We could also evaluate the autoscaling of this solution and use Azure Load Testing to ensure our container apps environment is able to scale to meet our expected demand.
The model, backend and front end files are all available in this repository. Feel free to fork this repository and improve the application or adjust it for your own demos.
Follow up
MLOPS can often be a challenge when we think about ML deployments on cloud native platforms. ACA has some features out of the box that can be leveraged to assist from an MLOPS perspective:
- Revisions - Revisions allow users to deploy multiple versions of an application into your container apps environment with build in traffic splitting. This is perfect for trailing new models in development or production environments.

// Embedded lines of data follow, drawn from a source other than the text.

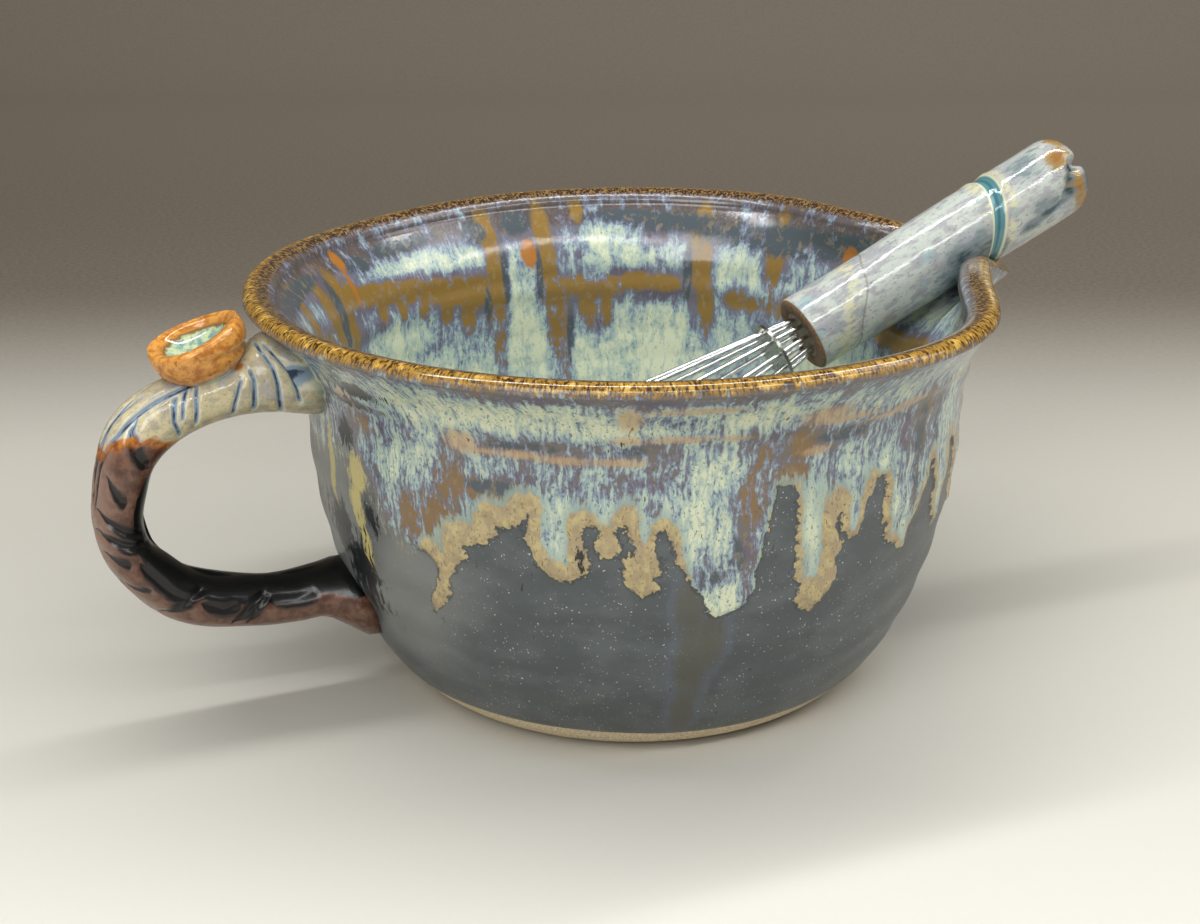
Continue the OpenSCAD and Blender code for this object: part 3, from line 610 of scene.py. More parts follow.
class BOWL_OT_throw_bowl(bpy.types.Operator):
    """Throw the bowl, pull its spout and lay its run glaze"""
    bl_idname = "batter_bowl.throw_bowl"
    bl_label = "Throw and glaze the bowl"

    def execute(self, context):
        sizes = context.scene.batter_bowl_sizes
        section = bowl_section()
        piece = throw("glazed_bowl", section, 480)
        turn, radius, z = points_of(piece)
        azimuth = np.degrees(turn)
        k = section_index(radius, z, section)
        rim = int(section[:, 1].argmax())
        inner = k > rim
        outside = (k >= len(FOOT_RINGS)) & ~inner
        steps = np.linalg.norm(np.diff(section, axis=0), axis=1)
        path = np.concatenate([[0], np.cumsum(steps)])
        slope = np.gradient(section, axis=0)
        slope /= np.linalg.norm(slope, axis=1)[:, None]
        edge = np.full(len(z), FAR_INSIDE)
        edge[outside] = distance_inside(azimuth[outside], z[outside], glaze_edge())
        soft = smooth((np.abs(azimuth) - 148.5) / 4)
        # Relief: throwing rings, ridges under the rim, and the run glaze with its rolled edge
        wave = np.sin(2 * math.pi * z / RING_MM + 1.4 * np.sin(z / 17) + 0.7 * np.sin(2 * turn)
                      + 0.5 * np.sin(3 * turn + 1))
        relief = sizes.ring_depth / MM * wave * smooth((z - 8) / 12) * smooth((92 - z) / 12)
        relief += sum(high * bell(z - at, half) for at, half, high in RIDGES)
        inside_glaze = smooth(edge / 1.2) * (1 - soft) * smooth((104 - z) / 10)
        relief += sizes.glaze_depth / MM * inside_glaze
        relief += sizes.drip_roll / MM * bell(edge - 1.7, 1.3) * (1 - soft)
        relief *= outside * (1 - bell(wrapped(azimuth), 9) * smooth((z - 96) / 8))
        bare_z = CLAY_Z + 0.35 * np.sin(5 * turn) + 0.3 * np.sin(2 * turn + 1)
        relief -= BARE_STEP * outside * smooth((bare_z + 0.3 - z) / 0.9)
        inner_wave = np.sin(2 * math.pi * z / INNER_RING_MM + np.sin(turn))
        relief += INNER_RING * inner_wave * smooth((z - 12) / 10) * (k > rim + 10) * smooth(
            (100 - z) / 10)
        r_new, z_new = draw_out(radius + slope[k, 1] * relief, azimuth, z - slope[k, 0] * relief)
        dip = sum(deep * bell(wrapped(azimuth - at), wide) for at, wide, deep in RIM_DIPS)
        shape(piece, round_z(r_new, turn, z_new - dip * smooth((z - 92) / 20)))

        def spots(name):
            """The patches of a colour, outside or inside."""
            return np.where(inner, *(patches(azimuth, z, side.get(name, ()))
                                     for side in (INSIDE, OUTSIDE)))

        lay = np.where(inner, np.interp(z, *INNER_LAY), np.interp(z, *OUTER_LAY))
        lay += sum(share * spots(name) for name, share in LAY_SHARES)
        clay = np.where(outside, np.clip(0.45 + (bare_z - z) / 6, 0, 1), 0)
        keep(piece, edge=edge, cream=np.interp(azimuth, *np.array(CREAM_DEPTH).T) - edge,
             soft=soft * outside, inner=inner.astype(float), lay=lay,
             dusk=np.where(inner, 0.55 * smooth((z - 102) / 6),
                           0.35 * bell(z - 95.8, 1.5) + 0.4 * smooth((z - 110) / 2)),
             # 1 on the crest, 2 where the lip ends inside, 0 where it ends outside
             lip=1 + (path[k] - path[rim]) / np.where(inner, 6.0, 7.5),
             clay=np.where(k <= len(FOOT_RINGS), 1.0, clay), flow=round_z(BELLY_R, turn, path[k]),
             **{name: spots(name) for name in LAYERS})
        piece.data.materials.append(bowl_glaze(context.scene.batter_bowl_colours))
        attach(piece, "bowl")
        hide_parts("bowl")
        return {"FINISHED"}


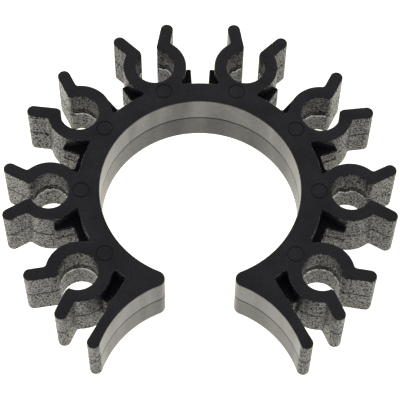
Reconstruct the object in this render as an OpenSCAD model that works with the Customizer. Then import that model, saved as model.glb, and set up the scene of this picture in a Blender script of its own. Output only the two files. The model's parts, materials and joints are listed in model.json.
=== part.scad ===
// Clip-on ring for a round post, with outward-facing spring clips for thin rods.
// The real thing is one plastic moulding. It is divided here at its flexures:
// the ring bends at three places on each side, and each clip has two fingers
// that spring apart beyond the plate that ties the clips to the ring.
// Origin: post axis at the lower face. The jaws open to -Y.

/* [Post ring] */
// Diameter of the post that the ring grips
post_d = 48; // [47.5:0.1:48.5]
// Wall thickness of the ring
ring_wall = 5.4; // [5.2:0.1:5.6]
// Height of the whole moulding
height = 15.5; // [12:0.5:20]

/* [Clips] */
// Diameter of a clip's bore
clip_bore_d = 9.2; // [9:0.1:9.4]
// Wall thickness around a clip's bore
clip_wall = 3.25; // [3.1:0.05:3.3]
// Distance from the post's axis to a clip's axis
clip_pitch_r = 36; // [35.9:0.1:36.2]
// Angle between neighbouring clips
clip_pitch_a = 36.6; // [36:0.1:37]
// Narrowest gap between the two fingers of a clip
throat = 4.1; // [3.8:0.1:4.3]
// Distance from a clip's axis to the outer end of its throat
throat_y = 5.2; // [5:0.1:5.4]
// Width of a clip's neck where it meets the ring
neck_w = 9.2; // [9:0.1:9.6]

/* [Lead-in wings of the clips] */
// Lean of a wing away from the clip's centre line
wing_a = 28.5; // [26:0.5:31]
// Thickness of a wing
wing_t = 3.2; // [3:0.1:3.3]
// Length of a wing's mouth face, without its round tip
wing_len = 5.7; // [5:0.05:6]

/* [Plate round the ring] */
// Thickness of the plate, centred on the moulding's height
plate_h = 7.8; // [6:0.2:9]
// Angle of its wide part to each side of a clip, about the post's axis
plate_a = 14.7; // [14:0.1:15]
// Width of its narrow part, between the clips
rib_w = 2; // [1.8:0.1:2.1]

/* [Jaws] */
// Radius of the nose between the grip and the lead-in face
nose_r = 2.1; // [1.8:0.1:2.3]
// Radius of the lead-in blade's round end
blade_tip_r = 1.55; // [1.4:0.05:1.7]
// Where the lead-in blade ends, as an angle above the lead-in circle's centre
blade_end_a = 18; // [17.4:0.2:19]
// Where the blade leaves the ring, as an angle from the crown
blade_root_a = 144.1; // [143.5:0.1:145]

/* [Flexures] */
// Opening of a finger, in degrees
finger_travel = 22.5; // [18:0.5:22.5]
// Opening of the ring's flexures, from the crown down, in degrees
ring_travel = [12.6, 8.8, 4.2];
// Angle of a finger's flexure, from the middle of the clip's mouth
finger_hinge_a = 96; // [95.5:0.5:97]
// Radius of a finger's knuckle
finger_knuckle_r = 1.1; // [1:0.05:1.2]
// Radius of a ring segment's knuckle
ring_knuckle_r = 1.9; // [1.6:0.1:2]
// Clearance around the knuckles
knuckle_gap = 0.08; // [0.05:0.01:0.1]

/* [Hidden] */
$fn = 96;

left = -1;
right = 1;
crown_side = -1;
jaw_side = 1;

post_r = post_d / 2;
ring_or = post_r + ring_wall;
ring_mid_r = post_r + ring_wall / 2;
bore_r = clip_bore_d / 2;
clip_or = bore_r + clip_wall;
clip_mid_r = bore_r + clip_wall / 2;
rib_or = ring_or + rib_w;
gusset_a = 130;       // where the neck's sides leave a clip's outer circle
far = 70;             // beyond every outline
seam_a = 0.12;        // hairline between ring segments, degrees about the post
finger_seam_a = 0.6;  // the same between seat and finger, about the clip's axis
notch_margin = 2;     // spare degrees in a notch, beyond the travel
heel_gap = 0.15;      // clearance round a finger's heel
into_circle = 2;      // how far an outline reaches into a circle that is then cut out

// Point at radius r and angle a, clockwise from +Y
function polar(r, a) = [r * sin(a), r * cos(a)];
function clip_a(k) = (k - 0.5) * clip_pitch_a;
function flexure_a(k) = k * clip_pitch_a;

// Jaw, all on the right-hand side
lead_c = [0, -post_d]; // centre of the lead-in circle, which is as big as the post
nose_c = [sqrt(pow(post_r + nose_r, 2) - post_r * post_r), -post_r];
tip_c = lead_c + (post_r + blade_tip_r) * [cos(blade_end_a), sin(blade_end_a)];
root_c = polar(ring_or, blade_root_a);
root_to_tip = tip_c - root_c;
back_a = atan2(root_to_tip[0], -root_to_tip[1]) + asin(blade_tip_r / norm(root_to_tip));
tip_back = tip_c + blade_tip_r * [cos(back_a), sin(back_a)];

// A wedge about the origin, clockwise from angle a to angle b
module wedge(a, b, r = far) {
    polygon(concat([[0, 0]], [for (i = [0:8]) polar(r, a + (b - a) * i / 8)]));
}

// Draws the right-hand half as it is, or mirrors it to the left
module on_side(side) {
    mirror([side == left ? 1 : 0, 0, 0]) children();
}

// Moves to clip k on the right: +Y is outward and +X is towards the jaw
module at_clip(k) {
    rotate([0, 0, -clip_a(k)]) translate([0, clip_pitch_r, 0]) children();
}

// Puts a flat outline at the plate's level, with its thickness
module plate_layer() {
    translate([0, 0, (height - plate_h) / 2]) linear_extrude(plate_h) children();
}

// The ring's wall and the rib round it, clockwise from angle a to angle b
module ring_wall_3d(a, b) {
    linear_extrude(height) intersection() {
        ring_2d(ring_or);
        wedge(a, b);
    }
    plate_layer() intersection() {
        ring_2d(rib_or);
        wedge(a, b);
    }
}

// The ring's outline, from the grip out to outer_r
module ring_2d(outer_r) {
    difference() {
        circle(r = outer_r, $fn = 240);
        circle(r = post_r, $fn = 240);
    }
}

// Where the next segment's knuckle sits in the segment nearer the crown
module ring_socket_2d(k) {
    hinge = polar(ring_mid_r, flexure_a(k));
    notch = ring_travel[k - 1] + notch_margin;
    translate(hinge) circle(r = ring_knuckle_r + knuckle_gap, $fn = 64);
    polygon([hinge,
        hinge + polar(ring_wall, flexure_a(k)),
        hinge + polar(ring_wall, flexure_a(k) - notch)]);
}

// The part of the ring that spans both clips beside the crown
module crown_ring() {
    color("#232126") difference() {
        ring_wall_3d(-flexure_a(1) + seam_a, flexure_a(1) - seam_a);
        for (side = [left, right]) linear_extrude(height) on_side(side) ring_socket_2d(1);
    }
}

// A segment that carries clip k, hinged on the one nearer the crown
module ring_segment(side, k) {
    end_a = k == 4 ? blade_root_a : flexure_a(k) - seam_a;
    color("#232126") on_side(side) difference() {
        union() {
            ring_wall_3d(flexure_a(k - 1), end_a);
            translate(polar(ring_mid_r, flexure_a(k - 1)))
                cylinder(h = height, r = ring_knuckle_r, $fn = 64);
        }
        if (k < 4) linear_extrude(height) ring_socket_2d(k);
    }
}

// Nose, lead-in face and blade at the end of segment 4
module jaw(side) {
    to_tip = (tip_c - lead_c) / norm(tip_c - lead_c);
    to_nose = (nose_c - lead_c) / norm(nose_c - lead_c);
    color("#232126") on_side(side) union() {
        linear_extrude(height) difference() {
            polygon([
                polar(post_r - into_circle, blade_root_a),
                root_c,
                tip_back,
                tip_c,
                tip_c - (blade_tip_r + into_circle) * to_tip,
                nose_c - (nose_r + into_circle) * to_nose,
                nose_c,
                nose_c - (nose_r + into_circle) * nose_c / norm(nose_c)]);
            circle(r = post_r, $fn = 240);
            translate(lead_c) circle(r = post_r, $fn = 240);
        }
        translate(nose_c) cylinder(h = height, r = nose_r, $fn = 64);
        translate(tip_c) cylinder(h = height, r = blade_tip_r, $fn = 64);
    }
}

// One wing, on the +X side of a clip
module wing_2d() {
    translate([throat / 2, throat_y]) rotate(-wing_a) {
        translate([0, -wing_t]) square([wing_t, wing_len + wing_t]);
        translate([wing_t / 2, wing_len]) circle(r = wing_t / 2, $fn = 64);
    }
}

// The whole clip outline, with its neck, before it is divided
module clip_2d() {
    mouth = far / 2;
    overlap = 1; // of the neck and the ring, before the ring is cut out
    gusset = polar(clip_or, gusset_a);
    ring_y = -clip_pitch_r + sqrt(ring_or * ring_or - neck_w * neck_w / 4);
    difference() {
        union() {
            circle(r = clip_or);
            for (side = [crown_side, jaw_side])
                mirror([side == crown_side ? 1 : 0, 0, 0]) wing_2d();
            polygon([
                [-neck_w / 2, ring_y - overlap], [neck_w / 2, ring_y - overlap],
                [neck_w / 2, ring_y], gusset, [0, 0],
                [-gusset[0], gusset[1]], [-neck_w / 2, ring_y]]);
        }
        circle(r = bore_r);
        translate([-throat / 2, 0]) square([throat, throat_y + 0.01]);
        polygon([
            [-throat / 2, throat_y], [throat / 2, throat_y],
            [throat / 2, throat_y] + polar(mouth, wing_a),
            [-throat / 2, throat_y] + polar(mouth, -wing_a)]);
    }
}

// Room in a clip's seat for one finger's knuckle and for its heel as it opens
module finger_socket_2d() {
    hinge = polar(clip_mid_r, finger_hinge_a);
    heel_r = clip_wall / 2 + heel_gap;
    translate(hinge) circle(r = finger_knuckle_r + knuckle_gap, $fn = 64);
    intersection() {
        translate(hinge) circle(r = heel_r, $fn = 64);
        polygon([hinge,
            hinge + polar(far, finger_hinge_a - notch_margin),
            hinge + polar(far, finger_hinge_a + finger_travel + notch_margin)]);
    }
}

// Wide part of the plate at a clip, out to the level of the clip's axis
module clip_plate_2d() {
    difference() {
        translate([0, -clip_pitch_r]) intersection() {
            circle(r = clip_pitch_r, $fn = 240);
            wedge(-plate_a, plate_a);
        }
        circle(r = bore_r);
        wedge(-finger_hinge_a - finger_seam_a, finger_hinge_a + finger_seam_a, clip_or);
    }
}

// Neck and floor of clip k and the plate beside it, fixed on the ring
module clip_seat(side, k) {
    color("#26242a") on_side(side) difference() {
        union() {
            linear_extrude(height) at_clip(k) intersection() {
                clip_2d();
                wedge(finger_hinge_a + finger_seam_a, 360 - finger_hinge_a - finger_seam_a);
            }
            plate_layer() at_clip(k) clip_plate_2d();
        }
        linear_extrude(height) at_clip(k)
            for (m = [0, 1]) mirror([m, 0, 0]) finger_socket_2d();
        linear_extrude(height) circle(r = ring_or, $fn = 240);
        plate_layer() circle(r = rib_or, $fn = 240);
    }
}

// One springing finger of clip k, with its wing
module clip_finger(side, k, finger) {
    color("#2b292f") linear_extrude(height) on_side(side) at_clip(k)
        mirror([finger == crown_side ? 1 : 0, 0, 0]) union() {
            intersection() {
                clip_2d();
                wedge(0, finger_hinge_a);
            }
            translate(polar(clip_mid_r, finger_hinge_a)) circle(r = finger_knuckle_r, $fn = 64);
        }
}

crown_ring();
ring_segment(left, 2);  // left_ring_segment_2
ring_segment(left, 3);  // left_ring_segment_3
ring_segment(left, 4);  // left_ring_segment_4
jaw(left);  // left_jaw
ring_segment(right, 2);  // right_ring_segment_2
ring_segment(right, 3);  // right_ring_segment_3
ring_segment(right, 4);  // right_ring_segment_4
jaw(right);  // right_jaw
clip_seat(left, 1);  // left_clip_1_seat
clip_finger(left, 1, crown_side);  // left_clip_1_crown_finger
clip_finger(left, 1, jaw_side);  // left_clip_1_jaw_finger
clip_seat(left, 2);  // left_clip_2_seat
clip_finger(left, 2, crown_side);  // left_clip_2_crown_finger
clip_finger(left, 2, jaw_side);  // left_clip_2_jaw_finger
clip_seat(left, 3);  // left_clip_3_seat
clip_finger(left, 3, crown_side);  // left_clip_3_crown_finger
clip_finger(left, 3, jaw_side);  // left_clip_3_jaw_finger
clip_seat(left, 4);  // left_clip_4_seat
clip_finger(left, 4, crown_side);  // left_clip_4_crown_finger
clip_finger(left, 4, jaw_side);  // left_clip_4_jaw_finger
clip_seat(right, 1);  // right_clip_1_seat
clip_finger(right, 1, crown_side);  // right_clip_1_crown_finger
clip_finger(right, 1, jaw_side);  // right_clip_1_jaw_finger
clip_seat(right, 2);  // right_clip_2_seat
clip_finger(right, 2, crown_side);  // right_clip_2_crown_finger
clip_finger(right, 2, jaw_side);  // right_clip_2_jaw_finger
clip_seat(right, 3);  // right_clip_3_seat
clip_finger(right, 3, crown_side);  // right_clip_3_crown_finger
clip_finger(right, 3, jaw_side);  // right_clip_3_jaw_finger
clip_seat(right, 4);  // right_clip_4_seat
clip_finger(right, 4, crown_side);  // right_clip_4_crown_finger
clip_finger(right, 4, jaw_side);  // right_clip_4_jaw_finger
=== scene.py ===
"""Looks of the clip-on post ring: one black plastic moulding, skinned piece by piece round its flexures."""

import json
import math

import bpy
import numpy as np
from mathutils import Matrix, Vector, noise
from mathutils.geometry import delaunay_2d_cdt


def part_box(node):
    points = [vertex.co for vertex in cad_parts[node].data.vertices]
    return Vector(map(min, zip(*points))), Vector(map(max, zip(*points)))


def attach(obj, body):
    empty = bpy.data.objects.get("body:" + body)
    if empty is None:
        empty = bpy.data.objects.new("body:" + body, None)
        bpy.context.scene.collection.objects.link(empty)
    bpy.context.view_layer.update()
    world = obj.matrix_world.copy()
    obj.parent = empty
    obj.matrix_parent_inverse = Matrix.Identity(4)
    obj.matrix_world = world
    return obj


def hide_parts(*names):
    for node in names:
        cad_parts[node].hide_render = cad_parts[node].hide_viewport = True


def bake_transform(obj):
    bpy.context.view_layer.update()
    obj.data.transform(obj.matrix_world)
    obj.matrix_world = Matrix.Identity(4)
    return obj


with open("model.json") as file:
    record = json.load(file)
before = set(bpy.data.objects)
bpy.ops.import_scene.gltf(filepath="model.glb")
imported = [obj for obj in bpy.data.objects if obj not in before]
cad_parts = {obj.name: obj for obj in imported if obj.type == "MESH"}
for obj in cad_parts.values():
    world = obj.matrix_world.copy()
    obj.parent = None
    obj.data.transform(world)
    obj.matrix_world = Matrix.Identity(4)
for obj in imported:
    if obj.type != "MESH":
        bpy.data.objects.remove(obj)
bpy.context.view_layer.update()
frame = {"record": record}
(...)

- Azure Container Registry - Because of ACA's ease of integration with Azure container registry existing ML pipelines deploying and updating new images can use ACR tasks to regularly update container images in ACR as models are improved.
We could also look to make the most of Azure Container Apps DAPR integration out of the box to make our service to service calls simple using DAPR sidecars.
With ML OPS in mind it is worth bearing in mind that ACA is not a native ML platform and requires consideration and most likely a bespoke solution to enable monitoring of the accuracy and performance of the ML Model itself.